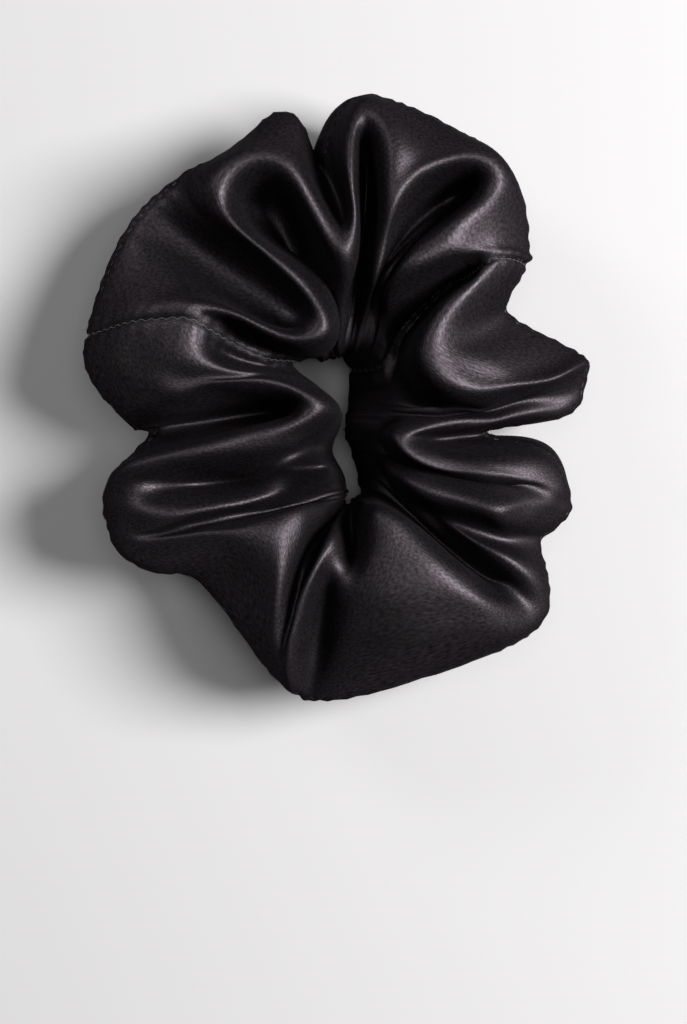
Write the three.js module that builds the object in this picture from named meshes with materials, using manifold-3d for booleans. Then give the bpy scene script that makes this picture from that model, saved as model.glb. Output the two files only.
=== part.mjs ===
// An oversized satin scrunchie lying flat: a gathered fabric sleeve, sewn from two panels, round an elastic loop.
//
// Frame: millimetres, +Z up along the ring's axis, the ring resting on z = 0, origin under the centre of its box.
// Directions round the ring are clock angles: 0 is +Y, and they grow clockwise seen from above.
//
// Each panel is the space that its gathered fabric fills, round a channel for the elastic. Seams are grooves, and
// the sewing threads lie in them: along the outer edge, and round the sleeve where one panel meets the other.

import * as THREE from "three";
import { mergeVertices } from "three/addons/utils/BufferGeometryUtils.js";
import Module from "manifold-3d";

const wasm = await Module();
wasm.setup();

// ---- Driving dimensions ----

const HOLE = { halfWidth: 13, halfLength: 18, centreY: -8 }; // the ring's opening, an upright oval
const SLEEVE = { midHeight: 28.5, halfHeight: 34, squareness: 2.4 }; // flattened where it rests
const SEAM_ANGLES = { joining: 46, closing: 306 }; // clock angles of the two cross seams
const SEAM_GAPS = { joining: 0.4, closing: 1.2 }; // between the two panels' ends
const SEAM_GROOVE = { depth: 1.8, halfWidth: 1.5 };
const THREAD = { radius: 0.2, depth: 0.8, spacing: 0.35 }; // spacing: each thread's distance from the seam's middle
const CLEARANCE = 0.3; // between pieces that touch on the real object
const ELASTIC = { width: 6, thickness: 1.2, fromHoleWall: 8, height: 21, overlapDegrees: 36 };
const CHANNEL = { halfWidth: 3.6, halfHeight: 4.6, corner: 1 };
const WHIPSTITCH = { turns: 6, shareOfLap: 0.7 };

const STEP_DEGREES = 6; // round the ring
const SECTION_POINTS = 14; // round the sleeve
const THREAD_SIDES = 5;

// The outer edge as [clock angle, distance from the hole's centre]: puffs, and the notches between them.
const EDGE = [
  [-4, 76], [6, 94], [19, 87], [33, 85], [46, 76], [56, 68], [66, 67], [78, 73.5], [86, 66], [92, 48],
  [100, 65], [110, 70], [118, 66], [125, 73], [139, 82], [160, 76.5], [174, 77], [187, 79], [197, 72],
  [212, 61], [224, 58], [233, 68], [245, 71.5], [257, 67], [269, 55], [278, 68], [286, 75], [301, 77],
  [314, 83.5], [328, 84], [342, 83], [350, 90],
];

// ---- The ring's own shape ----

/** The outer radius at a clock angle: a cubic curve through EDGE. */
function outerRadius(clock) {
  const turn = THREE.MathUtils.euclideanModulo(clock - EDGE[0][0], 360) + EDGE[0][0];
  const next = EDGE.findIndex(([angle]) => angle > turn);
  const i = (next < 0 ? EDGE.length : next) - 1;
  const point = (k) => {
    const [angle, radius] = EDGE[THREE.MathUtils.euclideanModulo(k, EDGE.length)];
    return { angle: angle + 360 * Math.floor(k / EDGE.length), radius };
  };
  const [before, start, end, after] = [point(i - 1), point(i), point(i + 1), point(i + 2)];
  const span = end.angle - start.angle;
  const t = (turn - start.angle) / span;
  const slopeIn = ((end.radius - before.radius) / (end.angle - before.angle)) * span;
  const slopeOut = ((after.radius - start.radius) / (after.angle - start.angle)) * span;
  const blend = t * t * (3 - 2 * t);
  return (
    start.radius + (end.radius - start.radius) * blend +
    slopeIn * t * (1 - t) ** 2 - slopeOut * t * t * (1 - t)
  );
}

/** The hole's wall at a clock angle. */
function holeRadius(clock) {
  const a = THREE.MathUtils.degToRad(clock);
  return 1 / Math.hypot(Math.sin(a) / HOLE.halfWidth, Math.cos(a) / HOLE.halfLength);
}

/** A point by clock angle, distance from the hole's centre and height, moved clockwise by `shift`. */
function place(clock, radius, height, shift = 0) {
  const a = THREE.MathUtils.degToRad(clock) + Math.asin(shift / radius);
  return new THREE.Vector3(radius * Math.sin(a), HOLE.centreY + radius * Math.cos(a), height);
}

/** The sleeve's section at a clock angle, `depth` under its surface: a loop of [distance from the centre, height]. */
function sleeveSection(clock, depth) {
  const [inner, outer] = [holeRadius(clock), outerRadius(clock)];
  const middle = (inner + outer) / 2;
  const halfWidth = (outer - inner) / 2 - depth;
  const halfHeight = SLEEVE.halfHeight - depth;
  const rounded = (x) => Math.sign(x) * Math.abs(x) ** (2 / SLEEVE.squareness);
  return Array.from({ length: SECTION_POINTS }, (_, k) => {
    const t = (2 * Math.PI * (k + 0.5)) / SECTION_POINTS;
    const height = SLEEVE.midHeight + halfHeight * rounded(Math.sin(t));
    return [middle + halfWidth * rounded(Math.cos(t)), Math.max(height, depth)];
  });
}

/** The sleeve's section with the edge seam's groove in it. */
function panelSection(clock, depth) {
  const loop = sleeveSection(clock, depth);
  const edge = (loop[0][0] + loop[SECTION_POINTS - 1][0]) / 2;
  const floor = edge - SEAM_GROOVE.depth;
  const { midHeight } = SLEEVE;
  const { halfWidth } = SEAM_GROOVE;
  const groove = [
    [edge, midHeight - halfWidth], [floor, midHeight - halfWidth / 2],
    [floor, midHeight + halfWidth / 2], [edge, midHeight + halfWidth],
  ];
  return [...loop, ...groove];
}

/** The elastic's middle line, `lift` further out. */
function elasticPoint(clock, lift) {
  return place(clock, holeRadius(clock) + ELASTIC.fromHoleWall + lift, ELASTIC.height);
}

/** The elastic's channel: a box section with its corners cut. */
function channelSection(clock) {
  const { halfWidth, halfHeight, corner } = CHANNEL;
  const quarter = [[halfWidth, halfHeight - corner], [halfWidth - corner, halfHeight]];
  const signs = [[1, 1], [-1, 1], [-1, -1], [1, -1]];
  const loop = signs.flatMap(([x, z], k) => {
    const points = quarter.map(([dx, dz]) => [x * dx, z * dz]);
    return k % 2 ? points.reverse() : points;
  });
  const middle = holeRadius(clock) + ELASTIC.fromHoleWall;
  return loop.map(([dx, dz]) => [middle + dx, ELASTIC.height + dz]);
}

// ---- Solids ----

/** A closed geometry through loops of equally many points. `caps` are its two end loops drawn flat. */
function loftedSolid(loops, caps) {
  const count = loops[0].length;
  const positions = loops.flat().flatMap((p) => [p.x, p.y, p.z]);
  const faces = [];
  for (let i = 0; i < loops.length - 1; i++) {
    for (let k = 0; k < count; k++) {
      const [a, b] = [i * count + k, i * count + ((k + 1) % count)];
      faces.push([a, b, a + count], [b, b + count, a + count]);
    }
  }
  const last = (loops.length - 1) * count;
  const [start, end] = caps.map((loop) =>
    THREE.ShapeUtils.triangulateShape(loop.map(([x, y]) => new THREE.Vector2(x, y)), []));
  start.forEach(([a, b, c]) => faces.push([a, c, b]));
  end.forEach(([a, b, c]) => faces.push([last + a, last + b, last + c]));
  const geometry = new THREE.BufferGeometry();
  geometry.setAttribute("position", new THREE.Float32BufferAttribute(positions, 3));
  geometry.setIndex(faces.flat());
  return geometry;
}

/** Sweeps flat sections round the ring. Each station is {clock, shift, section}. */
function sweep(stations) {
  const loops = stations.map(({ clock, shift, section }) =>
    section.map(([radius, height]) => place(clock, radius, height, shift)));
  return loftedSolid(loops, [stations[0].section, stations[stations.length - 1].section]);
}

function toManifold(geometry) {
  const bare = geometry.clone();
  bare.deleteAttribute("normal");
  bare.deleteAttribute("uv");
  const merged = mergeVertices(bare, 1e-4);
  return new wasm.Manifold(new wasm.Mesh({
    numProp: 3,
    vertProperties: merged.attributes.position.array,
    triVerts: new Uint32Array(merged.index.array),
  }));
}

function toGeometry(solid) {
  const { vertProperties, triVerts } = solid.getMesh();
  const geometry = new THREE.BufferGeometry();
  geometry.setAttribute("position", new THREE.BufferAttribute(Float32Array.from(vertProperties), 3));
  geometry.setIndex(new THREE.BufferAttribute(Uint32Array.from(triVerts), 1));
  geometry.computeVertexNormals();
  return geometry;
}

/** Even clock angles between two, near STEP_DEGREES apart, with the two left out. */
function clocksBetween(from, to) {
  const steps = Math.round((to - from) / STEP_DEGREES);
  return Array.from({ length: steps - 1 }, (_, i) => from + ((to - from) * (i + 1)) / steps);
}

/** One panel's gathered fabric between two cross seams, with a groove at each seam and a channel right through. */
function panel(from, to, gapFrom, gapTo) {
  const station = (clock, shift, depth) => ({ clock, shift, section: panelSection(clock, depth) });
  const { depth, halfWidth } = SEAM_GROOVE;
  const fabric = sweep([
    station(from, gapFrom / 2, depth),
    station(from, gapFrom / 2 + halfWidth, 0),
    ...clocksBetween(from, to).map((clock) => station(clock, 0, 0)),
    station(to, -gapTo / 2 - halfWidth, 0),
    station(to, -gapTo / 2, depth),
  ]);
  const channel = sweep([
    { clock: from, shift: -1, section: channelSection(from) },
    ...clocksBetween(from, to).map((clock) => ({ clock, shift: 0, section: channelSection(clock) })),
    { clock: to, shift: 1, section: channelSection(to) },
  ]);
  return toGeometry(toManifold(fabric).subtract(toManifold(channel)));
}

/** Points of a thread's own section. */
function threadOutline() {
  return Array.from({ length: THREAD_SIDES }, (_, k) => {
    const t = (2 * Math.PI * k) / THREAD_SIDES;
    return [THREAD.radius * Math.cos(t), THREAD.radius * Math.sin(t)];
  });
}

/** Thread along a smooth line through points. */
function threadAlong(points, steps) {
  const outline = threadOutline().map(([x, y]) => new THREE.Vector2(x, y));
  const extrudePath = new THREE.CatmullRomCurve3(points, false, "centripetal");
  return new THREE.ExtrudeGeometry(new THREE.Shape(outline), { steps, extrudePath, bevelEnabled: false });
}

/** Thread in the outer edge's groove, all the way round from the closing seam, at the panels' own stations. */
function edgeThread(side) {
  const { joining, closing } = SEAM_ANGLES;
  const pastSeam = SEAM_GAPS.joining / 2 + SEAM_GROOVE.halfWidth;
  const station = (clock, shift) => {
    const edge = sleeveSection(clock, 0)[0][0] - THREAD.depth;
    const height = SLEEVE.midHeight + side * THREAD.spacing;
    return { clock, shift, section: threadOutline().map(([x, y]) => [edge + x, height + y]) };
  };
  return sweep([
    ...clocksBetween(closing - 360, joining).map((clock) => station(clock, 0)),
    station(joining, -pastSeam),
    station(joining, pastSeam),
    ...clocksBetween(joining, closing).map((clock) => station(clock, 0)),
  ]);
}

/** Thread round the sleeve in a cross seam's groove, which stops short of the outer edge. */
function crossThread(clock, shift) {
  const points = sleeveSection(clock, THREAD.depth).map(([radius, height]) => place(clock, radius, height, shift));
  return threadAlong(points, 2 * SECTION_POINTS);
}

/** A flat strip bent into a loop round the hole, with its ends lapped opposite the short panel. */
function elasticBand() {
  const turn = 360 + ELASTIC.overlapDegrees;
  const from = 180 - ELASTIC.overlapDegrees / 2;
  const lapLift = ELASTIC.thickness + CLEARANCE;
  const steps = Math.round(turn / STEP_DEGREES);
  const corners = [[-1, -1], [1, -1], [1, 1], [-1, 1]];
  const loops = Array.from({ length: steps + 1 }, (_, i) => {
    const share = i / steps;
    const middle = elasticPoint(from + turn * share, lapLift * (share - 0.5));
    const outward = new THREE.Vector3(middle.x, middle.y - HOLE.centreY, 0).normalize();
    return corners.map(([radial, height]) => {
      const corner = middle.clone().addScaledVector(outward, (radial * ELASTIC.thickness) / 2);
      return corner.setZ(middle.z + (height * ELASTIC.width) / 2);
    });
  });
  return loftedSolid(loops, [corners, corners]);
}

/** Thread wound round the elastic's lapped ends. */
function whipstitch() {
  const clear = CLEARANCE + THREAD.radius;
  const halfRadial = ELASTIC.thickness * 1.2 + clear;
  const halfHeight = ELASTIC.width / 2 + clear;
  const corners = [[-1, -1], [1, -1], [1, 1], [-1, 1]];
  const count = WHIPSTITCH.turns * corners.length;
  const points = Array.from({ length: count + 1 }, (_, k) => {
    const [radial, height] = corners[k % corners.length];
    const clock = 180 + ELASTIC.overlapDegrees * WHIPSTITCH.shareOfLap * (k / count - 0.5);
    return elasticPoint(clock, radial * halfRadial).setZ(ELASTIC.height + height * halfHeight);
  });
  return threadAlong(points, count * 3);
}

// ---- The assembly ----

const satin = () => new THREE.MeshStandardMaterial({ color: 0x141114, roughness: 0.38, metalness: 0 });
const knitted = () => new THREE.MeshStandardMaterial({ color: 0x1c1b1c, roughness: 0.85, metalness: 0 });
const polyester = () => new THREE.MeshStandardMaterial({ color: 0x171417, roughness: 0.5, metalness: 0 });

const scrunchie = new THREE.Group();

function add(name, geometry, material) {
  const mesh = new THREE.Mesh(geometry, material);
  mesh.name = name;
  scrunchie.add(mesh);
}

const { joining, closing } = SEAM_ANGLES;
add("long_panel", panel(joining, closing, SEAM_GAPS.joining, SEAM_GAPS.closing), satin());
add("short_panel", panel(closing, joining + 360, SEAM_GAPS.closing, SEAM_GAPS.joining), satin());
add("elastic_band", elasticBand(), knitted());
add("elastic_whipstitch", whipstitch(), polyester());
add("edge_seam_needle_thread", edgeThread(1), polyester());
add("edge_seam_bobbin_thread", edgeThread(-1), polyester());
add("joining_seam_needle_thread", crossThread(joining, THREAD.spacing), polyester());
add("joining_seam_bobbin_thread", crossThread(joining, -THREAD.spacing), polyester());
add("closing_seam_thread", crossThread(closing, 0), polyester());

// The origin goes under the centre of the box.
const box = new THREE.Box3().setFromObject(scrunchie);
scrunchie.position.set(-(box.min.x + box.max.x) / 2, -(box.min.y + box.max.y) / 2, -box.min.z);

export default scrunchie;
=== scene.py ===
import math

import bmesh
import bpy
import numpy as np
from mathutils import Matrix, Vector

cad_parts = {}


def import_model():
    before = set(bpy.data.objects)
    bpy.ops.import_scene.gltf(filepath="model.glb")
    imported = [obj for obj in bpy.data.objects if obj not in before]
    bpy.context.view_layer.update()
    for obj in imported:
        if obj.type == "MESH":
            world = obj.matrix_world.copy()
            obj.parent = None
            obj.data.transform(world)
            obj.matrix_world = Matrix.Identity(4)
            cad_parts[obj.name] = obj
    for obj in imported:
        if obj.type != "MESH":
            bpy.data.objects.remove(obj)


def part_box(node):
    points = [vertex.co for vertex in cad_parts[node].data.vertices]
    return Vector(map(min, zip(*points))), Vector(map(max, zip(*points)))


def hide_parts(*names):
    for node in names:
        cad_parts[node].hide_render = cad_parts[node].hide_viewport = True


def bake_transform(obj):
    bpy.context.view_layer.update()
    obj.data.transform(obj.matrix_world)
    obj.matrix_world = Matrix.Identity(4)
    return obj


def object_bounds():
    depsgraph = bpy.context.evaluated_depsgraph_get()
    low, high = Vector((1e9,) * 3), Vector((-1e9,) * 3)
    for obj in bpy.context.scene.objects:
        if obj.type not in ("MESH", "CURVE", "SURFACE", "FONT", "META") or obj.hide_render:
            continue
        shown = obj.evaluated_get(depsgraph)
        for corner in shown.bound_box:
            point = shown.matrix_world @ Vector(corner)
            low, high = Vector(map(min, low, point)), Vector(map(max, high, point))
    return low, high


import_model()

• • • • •

- **Your goal**
Each line from the line containing "function add(name, geometry, material)" through the line containing "bpy.data.objects.remove(obj)" is to be transcribed exactly, and no other line.

- **Task solution**
function add(name, geometry, material) {
  const mesh = new THREE.Mesh(geometry, material);
  mesh.name = name;
  scrunchie.add(mesh);
}

const { joining, closing } = SEAM_ANGLES;
add("long_panel", panel(joining, closing, SEAM_GAPS.joining, SEAM_GAPS.closing), satin());
add("short_panel", panel(closing, joining + 360, SEAM_GAPS.closing, SEAM_GAPS.joining), satin());
add("elastic_band", elasticBand(), knitted());
add("elastic_whipstitch", whipstitch(), polyester());
add("edge_seam_needle_thread", edgeThread(1), polyester());
add("edge_seam_bobbin_thread", edgeThread(-1), polyester());
add("joining_seam_needle_thread", crossThread(joining, THREAD.spacing), polyester());
add("joining_seam_bobbin_thread", crossThread(joining, -THREAD.spacing), polyester());
add("closing_seam_thread", crossThread(closing, 0), polyester());

// The origin goes under the centre of the box.
const box = new THREE.Box3().setFromObject(scrunchie);
scrunchie.position.set(-(box.min.x + box.max.x) / 2, -(box.min.y + box.max.y) / 2, -box.min.z);

export default scrunchie;
=== scene.py ===
import math

import bmesh
import bpy
import numpy as np
from mathutils import Matrix, Vector

cad_parts = {}


def import_model():
    before = set(bpy.data.objects)
    bpy.ops.import_scene.gltf(filepath="model.glb")
    imported = [obj for obj in bpy.data.objects if obj not in before]
    bpy.context.view_layer.update()
    for obj in imported:
        if obj.type == "MESH":
            world = obj.matrix_world.copy()
            obj.parent = None
            obj.data.transform(world)
            obj.matrix_world = Matrix.Identity(4)
            cad_parts[obj.name] = obj
    for obj in imported:
        if obj.type != "MESH":
            bpy.data.objects.remove(obj)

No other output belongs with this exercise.